A disk storage system such as the RAID system described above will typically include one or more front end (or host) adapters/controllers which are responsible for receiving and processing requests from the various host devices which may be connected to the storage system. Additionally, a RAID storage system as described above may also include several disk adapters/controllers which are used to control the transactions between the disk storage devices and the host controller/adapter described above. Some storage systems may also include a very large buffer (e.g. a cache memory) for buffering the data transfers between the disk adapters and the host adapters.
In addition, a requirement of typical present day storage systems is that they present (or emulate) a particular storage geometry to the host computer. The geometry includes the configuration of the storage devices (i.e. number of cylinders, heads, sectors per track, etc.). The geometry presented to the host may not be the actual physical configuration of the storage devices in the system.

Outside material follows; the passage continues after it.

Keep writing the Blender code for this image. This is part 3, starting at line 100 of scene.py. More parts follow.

As a result, some level of translation must be carried out between the emulated storage parameters and the physical storage parameters.

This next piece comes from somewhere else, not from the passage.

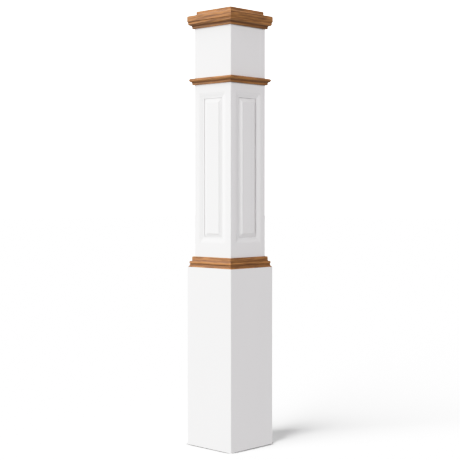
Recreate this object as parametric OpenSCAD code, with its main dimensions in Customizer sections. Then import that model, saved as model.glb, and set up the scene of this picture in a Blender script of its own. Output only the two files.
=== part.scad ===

The problem associated with front-end emulation and back-end control is to relegate the two responsibilities in two separate processors. The front-end processor manages all that concerns operation of the front-end (host) controller. That is, it maintains information about the file system such as list of logical volumes and logical subdivisions such as cylinders, tracks, etc. The back-end processor manages tasks which are transparent to the host such as data mirroring, data striping, RAID protection, concurrent copy and others. As such, the back-end processor is typically loaded with much more functionality than the front-end processor.

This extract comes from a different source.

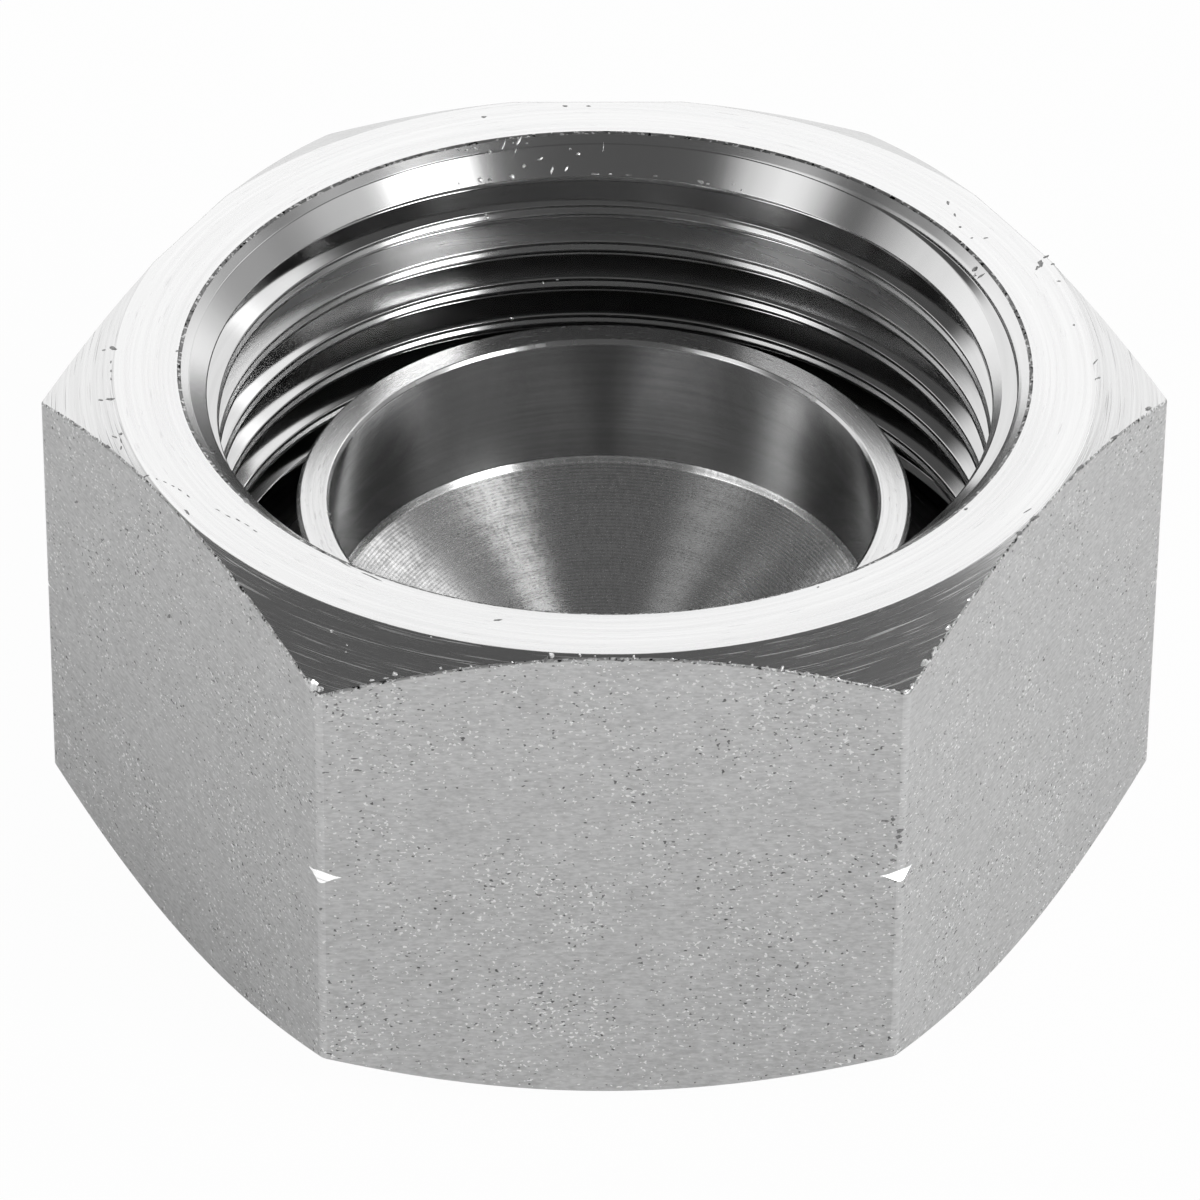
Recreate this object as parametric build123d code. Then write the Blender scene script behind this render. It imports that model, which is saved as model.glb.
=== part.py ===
from build123d import *
import math
import os

# A one-piece protection cap turned from hexagon bar, standing on its closed end with its
# mouth up. The Z axis is the turning axis and Z = 0 is the closed end face. The front flat
# faces -Y. The mouth holds a coarse internal thread round a central cup with a drilled floor.

# Hexagon bar
across_flats = 32.0
cap_height = 18.0
edge_round = 0.3
# The bar ran this far off the turning axis, towards -Y, so the faces and grooves that were
# turned are not quite in the middle of the hexagon.
bar_runout = 0.2

# Turned ends of the bar
face_diameter = 32.12
foot_diameter = 30.4
corner_chamfer_angle = 30.0

# Shallow mark groove, which only reaches the corners that stand out furthest
mark_height = 9.35
mark_diameter = 36.72
mark_angle = 90.0

# Mouth: an edge break, then a countersink that leads into the thread
lip_diameter = 27.8
lip_break = 0.26
countersink_diameter = 27.2
countersink_angle = 90.0

# Internal thread, metric form, right-hand
thread_diameter = 27.0
thread_pitch = 1.5
thread_angle = 60.0
# Depth of the first thread groove's middle below the mouth face, at the back (+Y)
first_groove_depth = 1.59

# Annular space round the cup, with a relief groove that the thread runs out into
annulus_depth = 10.2
relief_width = 0.9
relief_diameter = 27.4
relief_corner = 0.25

# Central cup
cup_outer_diameter = 20.3
cup_bore_diameter = 18.1
cup_rim_depth = 5.3
cup_bore_depth = 4.85
cup_edge_break = 0.12
cup_floor_angle = 118.0
cup_floor_break = 0.15
# Small flat that the drill's point leaves in the middle of the floor
cup_point_diameter = 0.8

# The cutters run this far past the metal, so that no two faces lie on each other
overrun = 1.0

# Metric thread form: the flats at crest and root, and the depth between them
crest_flat = thread_pitch / 4
root_flat = thread_pitch / 8
half_flank = math.radians(thread_angle / 2)
thread_depth = (thread_pitch - crest_flat - root_flat) / 2 / math.tan(half_flank)
minor_diameter = thread_diameter - 2 * thread_depth


def turned_blank():
    """The outside that the lathe leaves: both end faces, their chamfers and the mark groove."""
    slope = math.tan(math.radians(corner_chamfer_angle))
    reach = across_flats / math.sqrt(3) + bar_runout + overrun
    face_radius = face_diameter / 2
    foot_radius = foot_diameter / 2
    mark_radius = mark_diameter / 2
    mark_half = (reach - mark_radius) * math.tan(math.radians(mark_angle / 2))
    with BuildPart() as blank:
        with BuildSketch(Plane.XZ):
            with BuildLine():
                Polyline(
                    (0, 0),
                    (foot_radius, 0),
                    (reach, (reach - foot_radius) * slope),
                    (reach, cap_height - (reach - face_radius) * slope),
                    (face_radius, cap_height),
                    (0, cap_height),
                    close=True,
                )
            make_face()
        revolve(axis=Axis.Z)
        with BuildSketch(Plane.XZ):
            with BuildLine():
                Polyline(
                    (mark_radius, mark_height),
                    (reach, mark_height + mark_half),
                    (reach, mark_height - mark_half),
                    close=True,
                )
            make_face()
        revolve(axis=Axis.Z, mode=Mode.SUBTRACT)
    return blank.part


def hexagon_bar():
    """The bar as drawn, with its long edges slightly rounded, off the turning axis."""
    with BuildPart() as bar:
        with BuildSketch(Plane.XY.offset(-overrun)):
            with Locations((0, -bar_runout)):
                RegularPolygon(across_flats / 2, 6, major_radius=False)
        extrude(amount=cap_height + 2 * overrun)
        fillet(bar.edges().filter_by(Axis.Z), edge_round)
    return bar.part


def thread_hole():
    """The plain hole that the thread is cut in, at the diameter of the thread's crests."""
    with BuildPart() as hole:
        with Locations((0, 0, cap_height - annulus_depth)):
            Cylinder(
                minor_diameter / 2,
                annulus_depth + overrun,
                align=(Align.CENTER, Align.CENTER, Align.MIN),
            )
    return hole.part


def mouth_bore():
    """The turned hollow round that hole: lip, countersink and the relief groove."""
    lip_radius = lip_diameter / 2
    sink_radius = countersink_diameter / 2
    minor_radius = minor_diameter / 2
    relief_radius = relief_diameter / 2
    sink_depth = (sink_radius - minor_radius) / math.tan(math.radians(countersink_angle / 2))
    floor = cap_height - annulus_depth
    relief_top = floor + relief_width
    with BuildPart() as bore:
        with BuildSketch(Plane.XZ):
            with BuildLine():
                Polyline(
                    (0, floor),
                    (relief_radius - relief_corner, floor),
                    (relief_radius, floor + relief_corner),
                    (relief_radius, relief_top - (relief_radius - minor_radius) / 2),
                    (minor_radius, relief_top),
                    (minor_radius, cap_height - lip_break - sink_depth),
                    (sink_radius, cap_height - lip_break),
                    (lip_radius, cap_height),
                    (lip_radius, cap_height + overrun),
                    (0, cap_height + overrun),
                    close=True,
                )
            make_face()
        revolve(axis=Axis.Z)
    return bore.part


def thread_groove():
    """The helical groove between the crests, from inside the relief to past the mouth."""
    floor = cap_height - annulus_depth
    first_at_start = cap_height - first_groove_depth - thread_pitch / 4
    lowest = floor + relief_width / 2
    turns_down = math.floor((first_at_start - lowest) / thread_pitch)
    start = first_at_start - turns_down * thread_pitch
    turns_up = math.ceil((cap_height + overrun - start) / thread_pitch)
    inside = minor_diameter / 2 - overrun / 4
    width = root_flat + 2 * (thread_diameter / 2 - inside) * math.tan(half_flank)
    path = Helix(thread_pitch, turns_up * thread_pitch, inside, center=(0, 0, start))
    section_plane = Plane(path @ 0, x_dir=(1, 0, 0), z_dir=path % 0)
    with BuildPart() as groove:
        with BuildSketch(section_plane):
            with BuildLine():
                Polyline(
                    (0, -width / 2),
                    (thread_diameter / 2 - inside, -root_flat / 2),
                    (thread_diameter / 2 - inside, root_flat / 2),
                    (0, width / 2),
                    close=True,
                )
            make_face()
        sweep(path=path, is_frenet=True)
    return groove.part


def central_cup():
    """The boss left standing in the bore, with its rim, smooth bore and drilled floor."""
    floor = cap_height - annulus_depth
    outer = cup_outer_diameter / 2
    inner = cup_bore_diameter / 2
    rim = cap_height - cup_rim_depth
    bore_end = rim - cup_bore_depth
    point = cup_point_diameter / 2
    floor_slope = 1 / math.tan(math.radians(cup_floor_angle / 2))
    with BuildPart() as boss:
        with BuildSketch(Plane.XZ):
            with BuildLine():
                Polyline(
                    (0, floor - overrun),
                    (outer, floor - overrun),
                    (outer, rim - cup_edge_break),
                    (outer - cup_edge_break, rim),
                    (0, rim),
                    close=True,
                )
            make_face()
        revolve(axis=Axis.Z)
    with BuildPart() as hollow:
        with BuildSketch(Plane.XZ):
            with BuildLine():
                Polyline(
                    (0, bore_end - (inner - point) * floor_slope),
                    (point, bore_end - (inner - point) * floor_slope),
                    (inner - cup_floor_break, bore_end - cup_floor_break * floor_slope),
                    (inner, bore_end + cup_floor_break),
                    (inner, rim - cup_edge_break),
                    (inner + cup_edge_break, rim),
                    (inner + cup_edge_break, rim + overrun),
                    (0, rim + overrun),
                    close=True,
                )
            make_face()
        revolve(axis=Axis.Z)
    return boss.part, hollow.part


def cap_body():
    """The groove is cut before the countersink and the relief, which then trim its ends."""
    boss, hollow = central_cup()
    cap = turned_blank() & hexagon_bar()
    cap = cap - thread_hole() - thread_groove()
    cap = cap - mouth_bore()
    return cap + boss - hollow


os.makedirs("parts", exist_ok=True)
export_step(cap_body(), "parts/cap_body.step")
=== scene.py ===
import math
import random

import bpy
import numpy as np
from mathutils import Matrix, Vector
from mathutils.bvhtree import BVHTree


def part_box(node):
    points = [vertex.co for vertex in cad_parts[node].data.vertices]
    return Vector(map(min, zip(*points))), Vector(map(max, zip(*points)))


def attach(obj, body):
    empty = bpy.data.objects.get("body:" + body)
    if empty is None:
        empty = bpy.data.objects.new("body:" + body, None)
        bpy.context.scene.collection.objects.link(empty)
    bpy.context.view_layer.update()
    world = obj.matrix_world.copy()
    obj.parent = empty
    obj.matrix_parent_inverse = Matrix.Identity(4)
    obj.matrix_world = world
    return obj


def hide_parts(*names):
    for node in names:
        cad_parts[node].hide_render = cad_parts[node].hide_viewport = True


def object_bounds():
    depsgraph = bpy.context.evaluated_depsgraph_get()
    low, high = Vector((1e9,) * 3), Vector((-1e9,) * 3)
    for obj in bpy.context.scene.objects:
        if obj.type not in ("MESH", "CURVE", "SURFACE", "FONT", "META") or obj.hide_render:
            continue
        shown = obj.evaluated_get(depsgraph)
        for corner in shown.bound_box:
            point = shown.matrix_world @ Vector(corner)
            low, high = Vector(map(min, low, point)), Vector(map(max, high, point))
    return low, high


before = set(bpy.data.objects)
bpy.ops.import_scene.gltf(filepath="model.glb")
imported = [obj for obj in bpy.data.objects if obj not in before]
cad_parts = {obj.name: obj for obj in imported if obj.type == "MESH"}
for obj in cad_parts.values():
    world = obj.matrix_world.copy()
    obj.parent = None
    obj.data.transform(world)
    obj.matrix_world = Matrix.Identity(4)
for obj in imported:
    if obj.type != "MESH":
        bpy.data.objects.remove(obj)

# The threaded protection cap as the photograph shows it. Its surface is worked out here in
# millimetres and degrees, in the frame's own axes, and turned into metres when a mesh is made.

MM = 0.001
MICRON = 0.000001
whole_turn = 2 * math.pi

# The CAD model's own box, before anything is replaced
cad_low, cad_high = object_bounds()
cap_low, cap_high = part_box("cap_body")

# Hexagon bar
across_flats = (cap_high[1] - cap_low[1]) / MM
cap_height = cap_high[2] / MM
bar_runout = -(cap_high[1] + cap_low[1]) / 2 / MM
edge_round = 0.3
flat_count = 6
flat_angle = 60
front_angle = -90
columns_per_flat = 81
columns_per_edge = 6
# The net stays inside the bar by this much, which leaves room for the chips that lie on it
skin = 0.004

# Turned ends and the mark groove, whose sides lean by 45 degrees
face_radius = 16.06
foot_radius = 15.2
corner_angle = 30
corner_slope = math.tan(math.radians(corner_angle))
mark_height = 9.35
mark_radius = 18.36

# Mouth and thread. The countersink's wall also leans by 45 degrees
lip_radius = 13.9
lip_depth = 0.26
sink_radius = 13.6
thread_radius = 13.5
thread_pitch = 1.5
# A flank's angle to the axis, and how much its radius changes for each unit of depth
flank_angle = 60
thread_form = math.tan(math.radians(flank_angle))
crest_flat = thread_pitch / 4
root_flat = thread_pitch / 8
minor_radius = thread_radius - (thread_pitch - crest_flat - root_flat) / 2 * thread_form
sink_depth = lip_depth + sink_radius - minor_radius
first_groove_depth = 1.59
turns = range(-1, 6)
first_whole_turn = 1

# Relief, annular space and cup. The relief's upper wall widens by its slope for each unit of depth
relief_depth = 9.3
relief_slope = 2.0
relief_radius = 13.7
relief_corner = 0.25
annulus_depth = 10.2
cup_outer_radius = 10.15
cup_inner_radius = 9.05
cup_rim_depth = 5.3
cup_end_depth = 10.15
cup_break = 0.12
floor_break = 0.15
point_angle = 118
floor_slope = 1 / math.tan(math.radians(point_angle / 2))
point_radius = 0.4

# How far the worn and plated edges are rounded, and the most that this takes of the way to the
# next row
outer_soft = 0.06
inner_soft = 0.03
lip_soft = 0.07
crest_soft = 0.045
root_soft = 0.05
most_soft_share = 0.4

# The thread's crests are slightly hollow, with a raised lip at their lower edge. The last two are
# the places of the hollow's bottom and of the lip, as shares of the way down the crest.
crest_hollow = 0.05
crest_lip = 0.05
crest_lowest = 0.4
crest_nose = 0.75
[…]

In a RAID storage system as described above, the storage system (front-end processor) may be connected to the host via a bus which has different physical characteristics (e.g., data throughput, contention time, etc.) than the bus which connects the physical devices to the storage controller (back-end processor). For example, the host adapter may be coupled to the network (i.e., host or requesting systems) via a so called wide SCSI bus operating at speeds which allow the transfer of data up to 20 megabits per second. The host adapter is then typically coupled to either a cache or directly to a disk adapter via a communication bus which allows for data transmission rates which are at least as fast as the wide SCSI bus. The disk adapters, however, may be connected to the associated disk storage devices by a so called narrow SCSI bus which runs at half the speed as a wide SCSI bus (i.e., data rates up to 10 megabits per second).
It will be appreciated by those of skill in the art that for the configuration described above, the transmission rate mismatch may result in a performance bottleneck during long sequential input/output activity. That is, during a read of large amounts of sequential data, the associated disk device will transmit its data to the disk controller at a rate, which is half the speed at which the host controller can transmit the data to the requesting device. Thus the host adapter, and, as a result, the host device spend an inordinate amount of time waiting for data and thus wasting processing time. Similarly, when a host device needs to write a large amount of sequential data to a particular disk storage device, the host device will be able to transmit the data to the host adapter at a rate which is twice as fast as the rate at which the disk adapter can transmit the data to storage device. As a result the host devices and its associated bus would be stalled while it waited for the disk adapter to transmit the associated data to the disk.
Two attempts at solving the above problem have included the use of pipelining techniques or so called prefetch mechanisms. During pipelining, for a read operation, the host adapter will be begin transferring the associated data to the requesting host device before the entire read has been satisfied from the disk adapter into the associated buffer or cache. The objective of this technique is to tune the data transfer such that data is transferred to the host device by the host adapter in blocks of data such that one block has been completely transferred to the host device just after the disk adapter has finished placing the next sequential block of data into the cache for transfer. A similar scheme is employed during writes of data with the transfer from data to the disk device from the host adapter.
The second approach which utilizes a prefetch scheme involves the use of caching algorithm which is designed to minimize the occurrences of cache misses. To do so, large amounts of data are prefetched from the disk storage device into the cache with the belief that the data prefetched will be that data which is requested by the host device and thus eliminate a second transaction from the disk adapter to the disk storage device to place the data in the cache for transfer to the host device. The drawback to the prefetching scheme is that its effectiveness depends crucially on the size of the cache and assumes that the disk adapter is not continuously busy fulfilling I/O requests.
It would be advantageous, therefore, to provide a system which allows long sequential I/O transactions between a disk storage device and a host device to occur without the usual bottlenecks associated with such a transfer.
In accordance with the present invention, a method of performing input/output operations between a requesting device and a responding device, where the responding device includes a plurality of storage devices, includes the following steps. In response to receipt of a write access request by a requesting device, where the write access is a write of a sequential block of data, portions of the block of sequential data are stored on each of the plurality of storage devices. In response to receipt of a read access request by the requesting device for the previously stored block of sequential data, an access request is generated to each of the storage devices on which the portions of data are stored. Each of the portions of the block of sequential data is retrieved from each of the plurality of storage devices and the retrieved portions are assembled into the original block of sequential data and the retrieved portions are transmitted to the requesting device as a block of sequential data. With such an arrangement, data may be delivered to a requesting device at a constant rate without stalling even though the communications path to any one of the storage devices is slower than the communication rate of the requesting device.
In accordance with another aspect of the present invention, a storage system is provided which includes a plurality of storage devices each configured to store blocks of data. The storage system further includes a plurality of storage controllers where each storage controller is coupled respectively to one of the storage devices. Each of the storage controllers is operable to transmit and receive data to and from its corresponding storage device. The storage system further includes a request controller which receives from a requesting device an access request for a sequential block of data. The request controller is coupled to each of the storage controller and is responsive to the access request for generating an access request to each of the plurality of storage controllers having the portions of data associated with the requested sequential block stored thereon. With such an arrangement, a storage system is provided which allows for increased performance for transactions involving large amounts of sequential data since the data may be stored and subsequently retrieved from several individual devices rather than retrieved as a stream from a single device.